My name is Nick, and I am an addict  I can't seem to stop buying old school amps. Anyway, I'm building my collection and came across a Planet Audio P275 new in the box. Its one of the Zed made amps. The thing was like 229 MSRP when new. I offered the guy 75 bucks for it before I did much research. He said that seemed fair to him. Probably could have got it a tad cheaper  What do you guys value this amp at? Is 75 a decent price?


----------



## TrickyRicky (Apr 5, 2009)

Only if its worth that much to you.


----------



## NJPCRX (Jul 25, 2012)

i've seen a couple used, one for 40 on some car forum and one for 60 on here but they were both banged up. This one is new in the box so I figured 75 was an ok price. I see alot worse amps go for alot more. Its hard to put a price on stuff like that when you can't find any to compare it to. Thanks again ricky for fixin my amp! I can't wait to install it again in my next build.


----------



## MB2008LTZ (Oct 13, 2012)

I would paid $100 or maybe more for that amp if it truly was brand new. I think you did great for $75!


----------



## ChrisB (Jul 3, 2008)

TrickyRicky said:


> Only if its worth that much to you.


Exactly... The amp is worth whatever the purchaser is willing to pay for it, PERIOD!


----------



## TrickyRicky (Apr 5, 2009)

NJPCRX said:


> i've seen a couple used, one for 40 on some car forum and one for 60 on here but they were both banged up. This one is new in the box so I figured 75 was an ok price. I see alot worse amps go for alot more. Its hard to put a price on stuff like that when you can't find any to compare it to. Thanks again ricky for fixin my amp! I can't wait to install it again in my next build.

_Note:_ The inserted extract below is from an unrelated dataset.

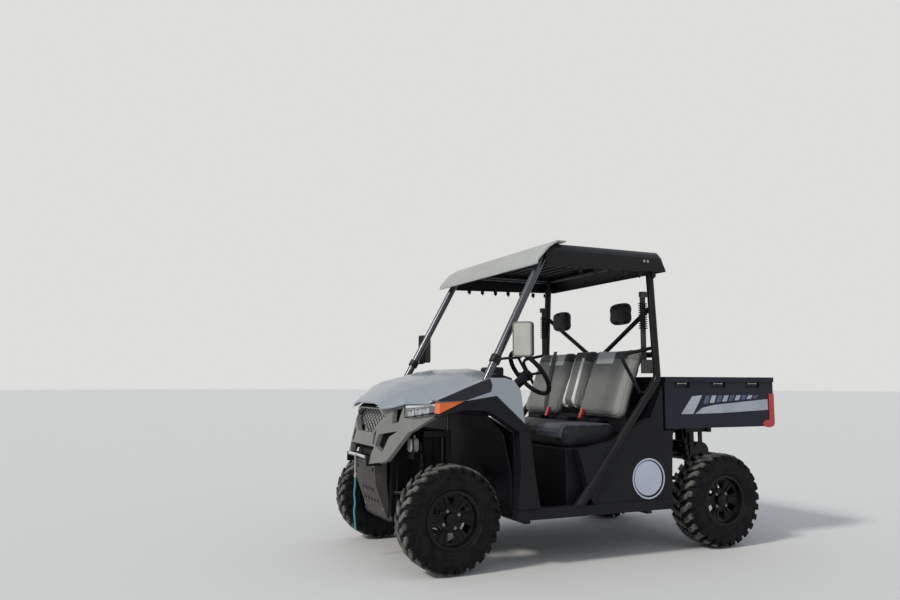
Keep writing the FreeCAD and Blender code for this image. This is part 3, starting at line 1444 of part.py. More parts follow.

I though you where the owner of the 450/4. oops.


----------



## NJPCRX (Jul 25, 2012)

deal is done, I actually got it for 70. This brings me to another question. The amp is 75x2 at 4ohm, 150x2 at 2ohm. I was reading an old planet audio ad, and it said "all 2 channel amps are 1ohm stable." But they don't give you any specs at 1ohm? Here is the link 
PLANET AUDIO AMPLIFIERS
I wonder if this is true, and if so, what do you guys think this little amp will do at 1 ohm?


----------



## TrickyRicky (Apr 5, 2009)

NJPCRX said:


> deal is done, I actually got it for 70. This brings me to another question. The amp is 75x2 at 4ohm, 150x2 at 2ohm. I was reading an old planet audio ad, and it said "all 2 channel amps are 1ohm stable." But they don't give you any specs at 1ohm? Here is the link
> PLANET AUDIO AMPLIFIERS
> I wonder if this is true, and if so, what do you guys think this little amp will do at 1 ohm?


I doubt you will gain any more wattage than at 2ohms. The sink and components inside don't allow for any more output. I wouldn't suggest it, if anything I wouldn't even bother using it as a 2-ohm stereo amp because it may require a fan, not positive as I never own one or tested it. I stick to the 4-ohm loads, if I need more power then I would get a bigger amp not drop down the impedance.


----------



## NJPCRX (Jul 25, 2012)

Now I can do an oldschool build in my 89 camaro with my PA HVT-754 Ricky fixed and my PA P-275. I just need some period correct 10's


----------